You shouldn’t be given a vague answer as to what to expect as far as costs go. Especially when a company claims there will be no hidden fees but then says there might be additional fees. You should have everything solidified either upfront or in your consultation call so there are no surprises. If you’re worried that your timeshare exit company will only charge fees to your credit card without authorization, make sure you vet them carefully before hiring.
Giving them all of your information, including your contact information, can be tricky and get you into more trouble than it is worth to get out of your timeshare. There are a lot of scams masquerading as actual companies and you should be careful before you hire one of them to handle your affairs.

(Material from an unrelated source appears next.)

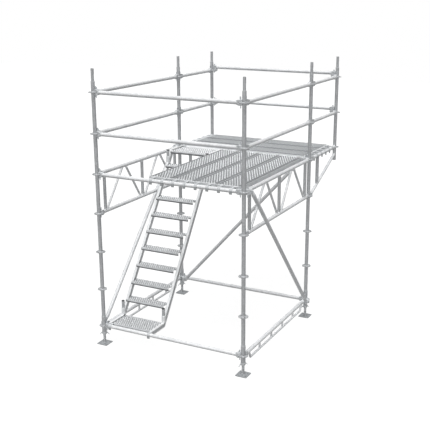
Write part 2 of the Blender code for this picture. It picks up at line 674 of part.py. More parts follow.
def stringer_mesh(x_low, x_high, claw_low, claw_high):
    solids = [extruded(stringer_outline(stringer_path, STRINGER_DEPTH), x_low, x_high, "YZ")]
    middle = (x_low + x_high) / 2
    arm_end = STAIR_END_GAP + STAIR_CLAW_LAP
    foot_claw = [(FRONT + a, BASE_RING_HEIGHT + b) for a, b in claw_outline(arm_end)]
    head_claw = [(REAR - a, DECK_LEVEL + b) for a, b in claw_outline(arm_end, CLAW_TOP - STRINGER_FOOT_LEVEL)]
    solids.append(extruded(foot_claw, claw_low, claw_high, "YZ"))
    solids.append(extruded(head_claw, claw_low, claw_high, "YZ"))
    foot_y = FRONT + FOOT_STUB_PLACE
    head_y = REAR - HEAD_STUB_FROM_REAR
    for y, top in ((foot_y, BASE_RING_HEIGHT + FOOT_STUB_TOP), (head_y, DECK_LEVEL + HEAD_STUB_TOP)):
        surface = slope_level(y) + STRINGER_DEPTH / 2 / math.cos(slope_angle)
        socket_foot = surface - SOCKET_RADIUS * stair_slope - SOCKET_LAP
        socket_top = surface + SOCKET_HEIGHT
        solids.append(bar((middle, y, surface), (middle, y, top), STUB_RADIUS, SMALL_TUBE_SIDES))
        solids.append(bar((middle, y, socket_foot), (middle, y, socket_top), SOCKET_RADIUS, SMALL_TUBE_SIDES))
    return shaped(solids)


left_inner = stair_left + STRINGER_WIDTH
right_inner = stair_right - STRINGER_WIDTH
claw_start = LEFT + HEAD_LENGTH + SEAT_GAP
claw_end = left_inner + CLAW_WIDTH - CLAW_ARM_LAP
right_claw_inset = CLAW_ARM_LAP / 2
left_stringer = stringer_mesh(stair_left, left_inner, claw_start, claw_end)
right_stringer = stringer_mesh(right_inner, stair_right, right_inner + right_claw_inset,
                               stair_right - right_claw_inset)
add_piece("stair_stringer_left", left_stringer, ALUMINIUM)
add_piece("stair_stringer_right", right_stringer, ALUMINIUM)


# Treads and trays: folded sheet channels between the stringers
def folded_sheet(front, top, depth):
    """A sheet with its front and rear edges folded down and their lips turned in."""
    rear = front + depth
    foot = top - TREAD_LIP
    sheet = TREAD_SHEET
    outline = [(front, foot), (front + TREAD_RETURN, foot), (front + TREAD_RETURN, foot + sheet),
               (front + sheet, foot + sheet), (front + sheet, top - sheet), (rear - sheet, top - sheet),
               (rear - sheet, foot + sheet), (rear - TREAD_RETURN, foot + sheet), (rear - TREAD_RETURN, foot),
               (rear, foot), (rear, top), (front, top)]
    return extruded(outline, left_inner + SEAT_GAP, right_inner - SEAT_GAP, "YZ")


for number in range(TREAD_COUNT):
    top = BASE_RING_HEIGHT + TREAD_FIRST_TOP + number * TREAD_RISE
    front = FRONT + FOOT_BEND + (top - foot_level) / stair_slope - TREAD_DEPTH / 2 - TREAD_FORWARD
    add_piece(f"stair_tread_{number + 1}", folded_sheet(front, top, TREAD_DEPTH), ALUMINIUM)
tray_front = FRONT + STAIR_END_GAP + STAIR_CLAW_LAP + SEAT_GAP
tray_rear = REAR - STAIR_END_GAP - STAIR_CLAW_LAP - SEAT_GAP
tray_drop = STRINGER_DEPTH / 2 - TRAY_BELOW_STRINGER
add_piece("stair_foot_tray", folded_sheet(tray_front, foot_level + tray_drop, FOOT_TRAY_DEPTH), ALUMINIUM)
add_piece("stair_head_tray", folded_sheet(tray_rear - HEAD_TRAY_DEPTH, head_level + tray_drop, HEAD_TRAY_DEPTH),
          ALUMINIUM)
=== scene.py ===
import math

import bmesh
import bpy
from mathutils import Matrix, Vector


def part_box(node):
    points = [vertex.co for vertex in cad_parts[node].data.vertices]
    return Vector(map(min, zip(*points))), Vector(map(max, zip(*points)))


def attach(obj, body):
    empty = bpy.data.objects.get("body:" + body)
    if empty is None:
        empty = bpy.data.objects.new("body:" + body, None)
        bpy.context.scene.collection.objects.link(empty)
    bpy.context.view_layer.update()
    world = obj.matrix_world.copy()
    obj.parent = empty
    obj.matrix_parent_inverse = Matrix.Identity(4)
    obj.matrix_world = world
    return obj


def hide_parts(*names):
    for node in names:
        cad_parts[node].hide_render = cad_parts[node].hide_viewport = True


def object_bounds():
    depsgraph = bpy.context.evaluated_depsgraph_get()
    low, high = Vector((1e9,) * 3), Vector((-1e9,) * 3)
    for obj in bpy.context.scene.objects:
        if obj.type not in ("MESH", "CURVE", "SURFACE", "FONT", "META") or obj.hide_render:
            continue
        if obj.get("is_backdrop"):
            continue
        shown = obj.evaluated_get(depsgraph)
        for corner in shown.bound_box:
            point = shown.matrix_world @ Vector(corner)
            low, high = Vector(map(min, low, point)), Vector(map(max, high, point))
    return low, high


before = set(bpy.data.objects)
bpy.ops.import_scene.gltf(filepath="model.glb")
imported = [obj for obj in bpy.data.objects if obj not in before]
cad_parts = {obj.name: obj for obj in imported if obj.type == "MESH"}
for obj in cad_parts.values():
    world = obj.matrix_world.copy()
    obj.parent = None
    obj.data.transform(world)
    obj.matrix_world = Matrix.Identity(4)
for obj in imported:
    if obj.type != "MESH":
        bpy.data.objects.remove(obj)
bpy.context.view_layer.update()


# Screw jacks
# Each standard stands on a 150 mm foot plate of 8 mm steel, drilled for nails, with a threaded
# 36 mm spindle welded to it. A cast nut with two drooping ears carries the collar and sets the
# height. All of it is hot-dip galvanised, which leaves the threads and the casting dull and grainy.
PLATE_SIZE = 0.150
PLATE_THICKNESS = 0.008
PLATE_EDGE = 0.0009
PLATE_CORNER = 0.012
PLATE_HOLE_RADIUS = 0.009
PLATE_HOLE_INSET = 0.026
SPINDLE_RADIUS = 0.0179
SPINDLE_SIDES = 14
SPINDLE_TOP = 0.170
THREAD_PITCH = 0.009
THREAD_DEPTH = 0.0022
THREAD_STEPS = 6
THREAD_FLANK = 1.6
WELD_PROFILE = [(0.0240, 0.0072), (0.0235, 0.0105), (0.0205, 0.0135), (0.0170, 0.0150)]
NUT_PROFILE = [(0.0255, 0.1290), (0.0290, 0.1330), (0.0290, 0.1497), (0.0315, 0.1517), (0.0315, 0.1587),
               (0.0300, 0.1597)]
EAR_ROOT = 0.024
EAR_ROOT_HALF = 0.001
EAR_LEVEL = 0.1475
EAR_HALF_WIDTH = 0.0075
EAR_HALF_HEIGHT = 0.0105
EAR_TAPER = 0.93
ROUNDED_EDGE = 0.0022
# Each bend of an ear: metres out, metres up, and degrees that its end turns down
EAR_BENDS = ((0.010, 0.000, 8), (0.007, -0.003, 22), (0.006, -0.006, 20), (0.006, -0.009, 5),
             (0.006, -0.009, -10))
EAR_TURNS = {"front_left": 30, "front_right": 60, "rear_right": 40, "rear_left": 50}


def start_fresh():
    """Object mode with nothing selected, so that the next primitive is worked on alone."""
    if bpy.context.mode != "OBJECT":
        bpy.ops.object.mode_set(mode="OBJECT")
    bpy.ops.object.select_all(action="DESELECT")


def edit_all():
    """The new primitive in edit mode, selected all over."""
    bpy.ops.object.mode_set(mode="EDIT")
    bpy.ops.mesh.select_mode(type="VERT")
    bpy.ops.mesh.select_all(action="SELECT")


def select_where(kind, wanted):
    """Selects the elements of one kind in the mesh in edit mode for which wanted(element) is true."""
    mesh = bpy.context.edit_object.data
    bpy.ops.mesh.select_mode(type=kind)
    bm = bmesh.from_edit_mesh(mesh)
    for element in {"VERT": bm.verts, "EDGE": bm.edges, "FACE": bm.faces}[kind]:
        element.select_set(wanted(element))
    bm.select_flush_mode()
    bmesh.update_edit_mesh(mesh)


def select_faces(wanted):
    """Selects the faces for which wanted(middle, normal) is true."""
    select_where("FACE", lambda face: wanted(face.calc_center_median(), face.normal))


def select_points(wanted):
    """Selects the vertices for which wanted(place) is true."""
    select_where("VERT", lambda point: wanted(point.co))


def drawn(*steps):
    """Extrudes the selection through the steps."""
    for step in steps:
        bpy.ops.mesh.extrude_region_move(TRANSFORM_OT_translate={"value": step})


def rim_through(radius, level, steps):
    """Extrudes the selected round rim from its radius and height to each further one."""
    for next_radius, next_level in steps:
        drawn((0, 0, next_level - level))
        share = next_radius / radius
        bpy.ops.transform.resize(value=(share, share, 1), center_override=(0, 0, next_level))
        radius, level = next_radius, next_level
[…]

While National Service Corporation of Virginia is a longstanding company with 50+ years of experience, that doesn’t necessarily mean that they have the capability to handle business well. They have been accredited by the Better Business Bureau since 2001 and in that time they haven’t accumulated much in the way of testimonials. They have two positive reviews on their Better Business Bureau profile and then those three startling reviews on Yelp.
To have actual customers claim that they are a scam is one of the truest ways to prove that they likely are one and you should heed the advice of these customers and refrain from giving them your information. While there are companies who have these claims against them and are innocent, it isn’t worth having a non-existent account sent to collections for fees that you never incurred. The timeshare exit business can be sketchy at times and you really should be careful who you decide to give your information to.
Don’t let yourself be taken in by a company that claims to be trustworthy when they really aren’t. Longstanding or not, it seems to us that the National Service Corporation of Virginia is one to avoid.